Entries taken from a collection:
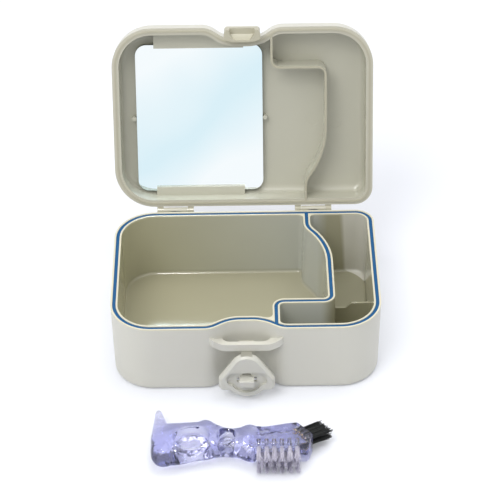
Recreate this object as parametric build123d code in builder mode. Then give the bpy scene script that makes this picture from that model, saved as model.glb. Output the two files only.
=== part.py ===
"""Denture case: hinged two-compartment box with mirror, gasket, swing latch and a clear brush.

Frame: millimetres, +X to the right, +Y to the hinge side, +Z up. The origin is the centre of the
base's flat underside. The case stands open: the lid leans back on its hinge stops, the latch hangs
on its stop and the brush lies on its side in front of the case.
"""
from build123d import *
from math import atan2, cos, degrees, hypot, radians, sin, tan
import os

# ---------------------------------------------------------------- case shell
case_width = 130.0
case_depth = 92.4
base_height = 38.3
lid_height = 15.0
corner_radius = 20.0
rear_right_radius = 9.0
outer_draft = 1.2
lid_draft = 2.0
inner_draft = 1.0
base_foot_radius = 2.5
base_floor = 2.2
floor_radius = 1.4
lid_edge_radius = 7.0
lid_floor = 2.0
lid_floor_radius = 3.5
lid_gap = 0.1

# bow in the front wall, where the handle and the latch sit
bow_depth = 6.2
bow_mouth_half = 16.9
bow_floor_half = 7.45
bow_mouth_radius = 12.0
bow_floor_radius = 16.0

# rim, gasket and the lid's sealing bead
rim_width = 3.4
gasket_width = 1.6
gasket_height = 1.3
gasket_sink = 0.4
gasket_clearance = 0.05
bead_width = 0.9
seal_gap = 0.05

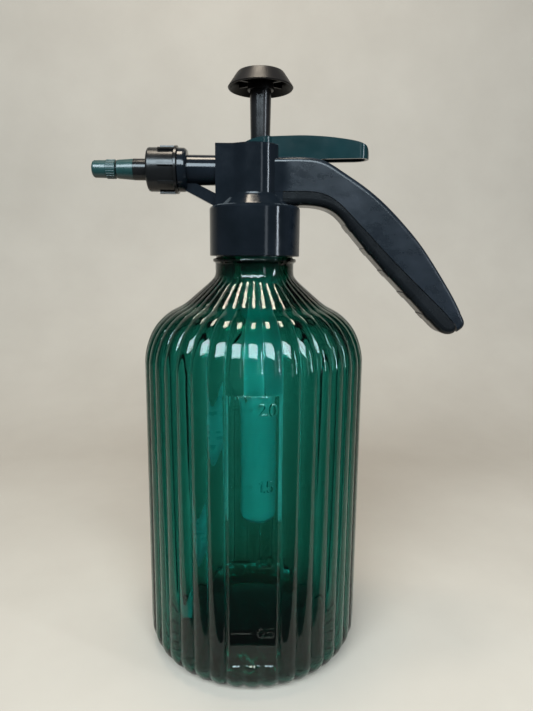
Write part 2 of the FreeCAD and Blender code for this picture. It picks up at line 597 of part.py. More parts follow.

● **What you will do**:
From the first line to the last, please quote the material above exactly.

● **Full solution**:
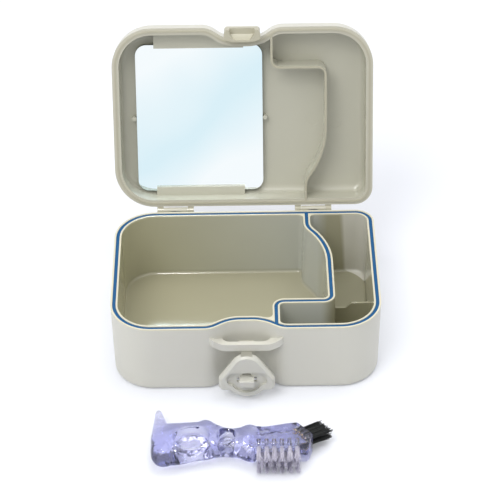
Recreate this object as parametric build123d code in builder mode. Then give the bpy scene script that makes this picture from that model, saved as model.glb. Output the two files only.
=== part.py ===
"""Denture case: hinged two-compartment box with mirror, gasket, swing latch and a clear brush.

Frame: millimetres, +X to the right, +Y to the hinge side, +Z up. The origin is the centre of the
base's flat underside. The case stands open: the lid leans back on its hinge stops, the latch hangs
on its stop and the brush lies on its side in front of the case.
"""
from build123d import *
from math import atan2, cos, degrees, hypot, radians, sin, tan
import os

# ---------------------------------------------------------------- case shell
case_width = 130.0
case_depth = 92.4
base_height = 38.3
lid_height = 15.0
corner_radius = 20.0
rear_right_radius = 9.0
outer_draft = 1.2
lid_draft = 2.0
inner_draft = 1.0
base_foot_radius = 2.5
base_floor = 2.2
floor_radius = 1.4
lid_edge_radius = 7.0
lid_floor = 2.0
lid_floor_radius = 3.5
lid_gap = 0.1

# bow in the front wall, where the handle and the latch sit
bow_depth = 6.2
bow_mouth_half = 16.9
bow_floor_half = 7.45
bow_mouth_radius = 12.0
bow_floor_radius = 16.0

# rim, gasket and the lid's sealing bead
rim_width = 3.4
gasket_width = 1.6
gasket_height = 1.3
gasket_sink = 0.4
gasket_clearance = 0.05
bead_width = 0.9
seal_gap = 0.05

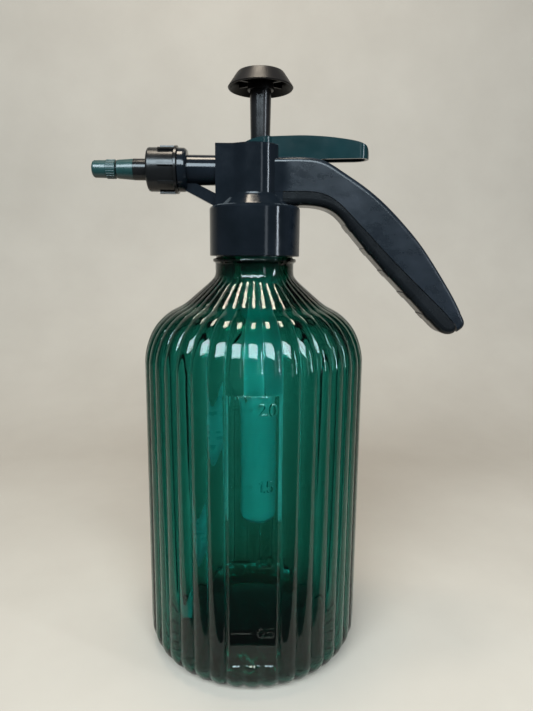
Write part 2 of the FreeCAD and Blender code for this picture. It picks up at line 597 of part.py. More parts follow.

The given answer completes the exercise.